Object data in JSON:
• • • • • • •

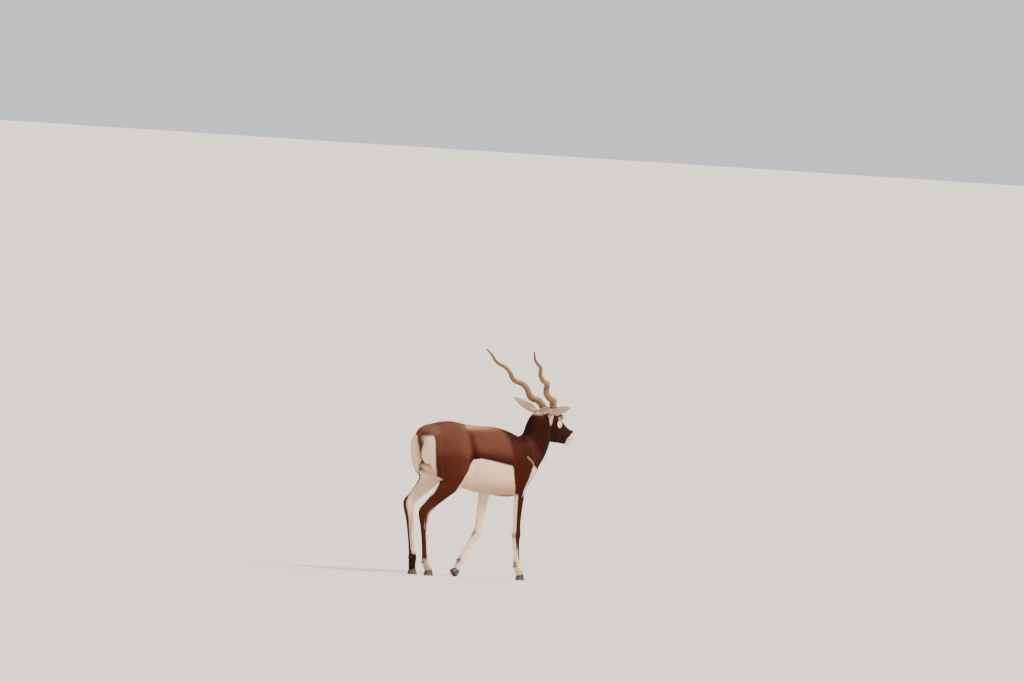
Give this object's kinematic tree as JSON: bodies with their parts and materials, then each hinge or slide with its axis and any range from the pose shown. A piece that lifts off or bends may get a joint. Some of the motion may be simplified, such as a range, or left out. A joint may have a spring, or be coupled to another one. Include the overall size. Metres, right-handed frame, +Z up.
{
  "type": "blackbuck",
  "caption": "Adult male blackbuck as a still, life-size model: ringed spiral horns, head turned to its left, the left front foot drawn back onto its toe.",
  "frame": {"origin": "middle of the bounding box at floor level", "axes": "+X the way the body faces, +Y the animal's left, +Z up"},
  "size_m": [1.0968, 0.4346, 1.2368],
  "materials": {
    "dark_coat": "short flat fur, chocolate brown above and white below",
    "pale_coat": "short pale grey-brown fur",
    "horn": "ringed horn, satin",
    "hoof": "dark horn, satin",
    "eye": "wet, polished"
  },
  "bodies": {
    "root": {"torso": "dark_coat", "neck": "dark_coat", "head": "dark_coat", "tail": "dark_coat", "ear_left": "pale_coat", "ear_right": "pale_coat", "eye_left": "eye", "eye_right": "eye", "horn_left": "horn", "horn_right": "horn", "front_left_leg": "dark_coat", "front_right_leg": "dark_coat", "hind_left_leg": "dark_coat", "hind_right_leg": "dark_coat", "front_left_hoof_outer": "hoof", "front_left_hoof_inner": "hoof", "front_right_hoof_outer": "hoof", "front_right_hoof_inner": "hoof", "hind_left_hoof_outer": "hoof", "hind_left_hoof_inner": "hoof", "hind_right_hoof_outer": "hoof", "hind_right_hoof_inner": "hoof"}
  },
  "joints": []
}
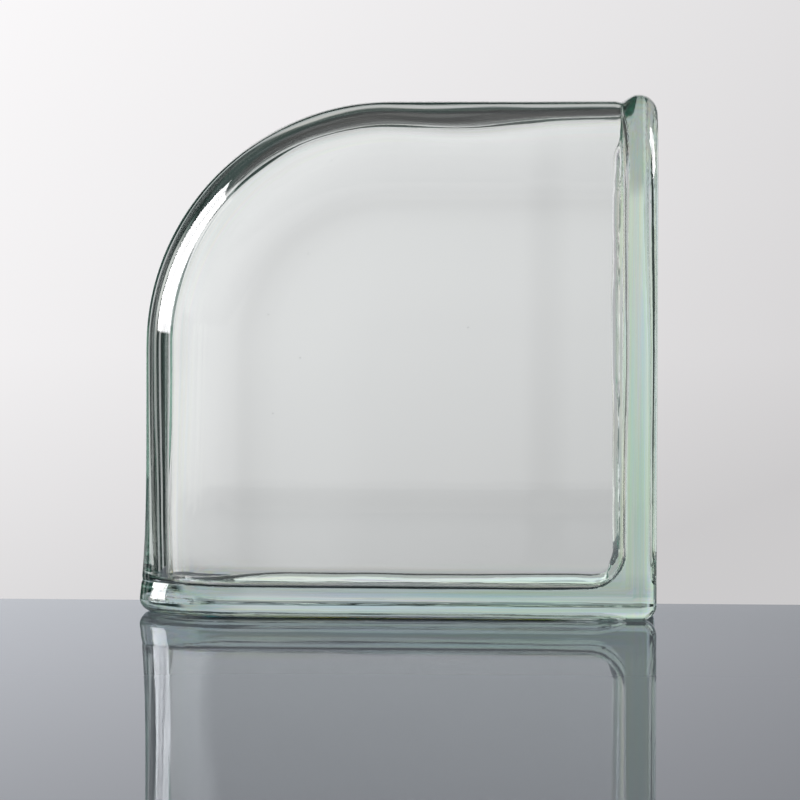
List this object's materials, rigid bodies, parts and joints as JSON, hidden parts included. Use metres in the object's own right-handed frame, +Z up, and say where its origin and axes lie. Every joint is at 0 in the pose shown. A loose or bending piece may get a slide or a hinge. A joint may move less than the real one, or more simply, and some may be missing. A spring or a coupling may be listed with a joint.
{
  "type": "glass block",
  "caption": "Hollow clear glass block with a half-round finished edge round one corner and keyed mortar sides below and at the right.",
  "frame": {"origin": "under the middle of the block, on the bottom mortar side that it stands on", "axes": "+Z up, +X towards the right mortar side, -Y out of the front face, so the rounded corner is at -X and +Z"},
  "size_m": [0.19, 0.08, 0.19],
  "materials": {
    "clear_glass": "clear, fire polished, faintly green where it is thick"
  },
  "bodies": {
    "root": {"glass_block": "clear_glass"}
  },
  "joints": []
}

• • • • • • •

Set down all of the data above, word for word.

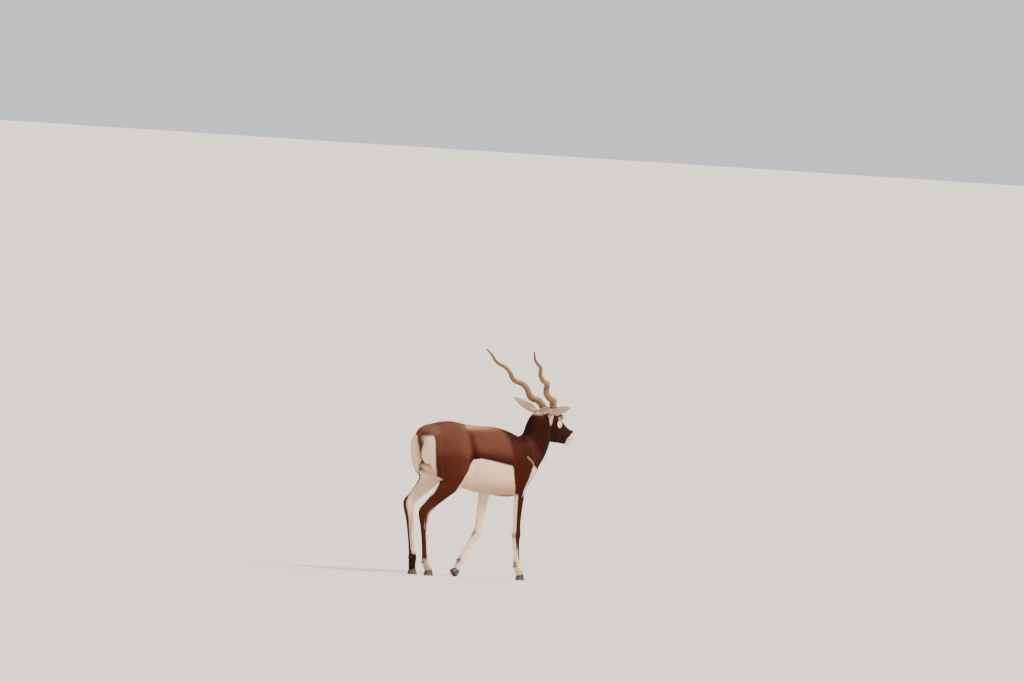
Give this object's kinematic tree as JSON: bodies with their parts and materials, then each hinge or slide with its axis and any range from the pose shown. A piece that lifts off or bends may get a joint. Some of the motion may be simplified, such as a range, or left out. A joint may have a spring, or be coupled to another one. Include the overall size. Metres, right-handed frame, +Z up.
{
  "type": "blackbuck",
  "caption": "Adult male blackbuck as a still, life-size model: ringed spiral horns, head turned to its left, the left front foot drawn back onto its toe.",
  "frame": {"origin": "middle of the bounding box at floor level", "axes": "+X the way the body faces, +Y the animal's left, +Z up"},
  "size_m": [1.0968, 0.4346, 1.2368],
  "materials": {
    "dark_coat": "short flat fur, chocolate brown above and white below",
    "pale_coat": "short pale grey-brown fur",
    "horn": "ringed horn, satin",
    "hoof": "dark horn, satin",
    "eye": "wet, polished"
  },
  "bodies": {
    "root": {"torso": "dark_coat", "neck": "dark_coat", "head": "dark_coat", "tail": "dark_coat", "ear_left": "pale_coat", "ear_right": "pale_coat", "eye_left": "eye", "eye_right": "eye", "horn_left": "horn", "horn_right": "horn", "front_left_leg": "dark_coat", "front_right_leg": "dark_coat", "hind_left_leg": "dark_coat", "hind_right_leg": "dark_coat", "front_left_hoof_outer": "hoof", "front_left_hoof_inner": "hoof", "front_right_hoof_outer": "hoof", "front_right_hoof_inner": "hoof", "hind_left_hoof_outer": "hoof", "hind_left_hoof_inner": "hoof", "hind_right_hoof_outer": "hoof", "hind_right_hoof_inner": "hoof"}
  },
  "joints": []
}
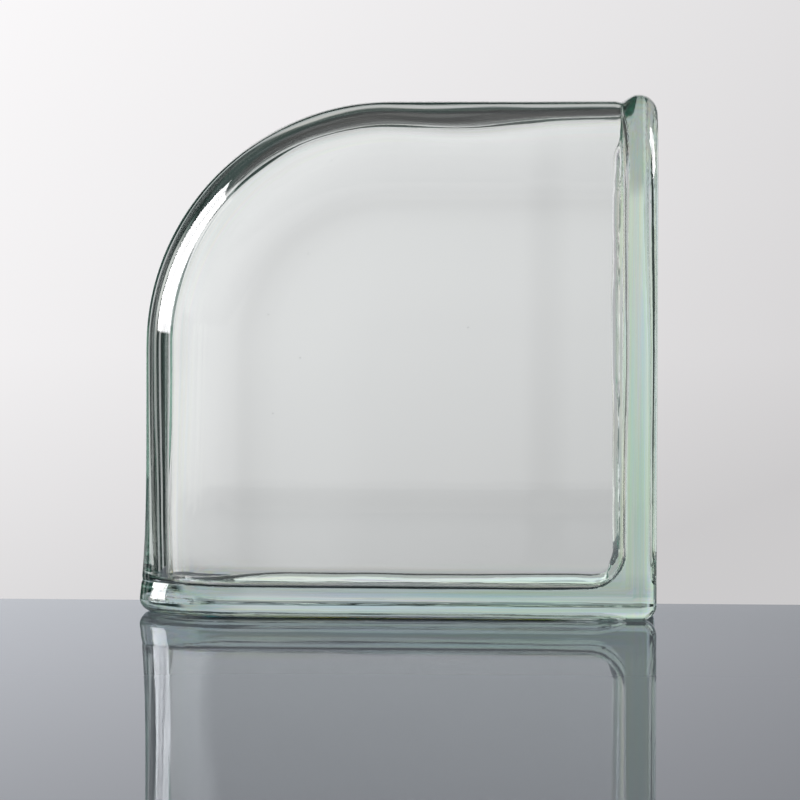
List this object's materials, rigid bodies, parts and joints as JSON, hidden parts included. Use metres in the object's own right-handed frame, +Z up, and say where its origin and axes lie. Every joint is at 0 in the pose shown. A loose or bending piece may get a slide or a hinge. A joint may move less than the real one, or more simply, and some may be missing. A spring or a coupling may be listed with a joint.
{
  "type": "glass block",
  "caption": "Hollow clear glass block with a half-round finished edge round one corner and keyed mortar sides below and at the right.",
  "frame": {"origin": "under the middle of the block, on the bottom mortar side that it stands on", "axes": "+Z up, +X towards the right mortar side, -Y out of the front face, so the rounded corner is at -X and +Z"},
  "size_m": [0.19, 0.08, 0.19],
  "materials": {
    "clear_glass": "clear, fire polished, faintly green where it is thick"
  },
  "bodies": {
    "root": {"glass_block": "clear_glass"}
  },
  "joints": []
}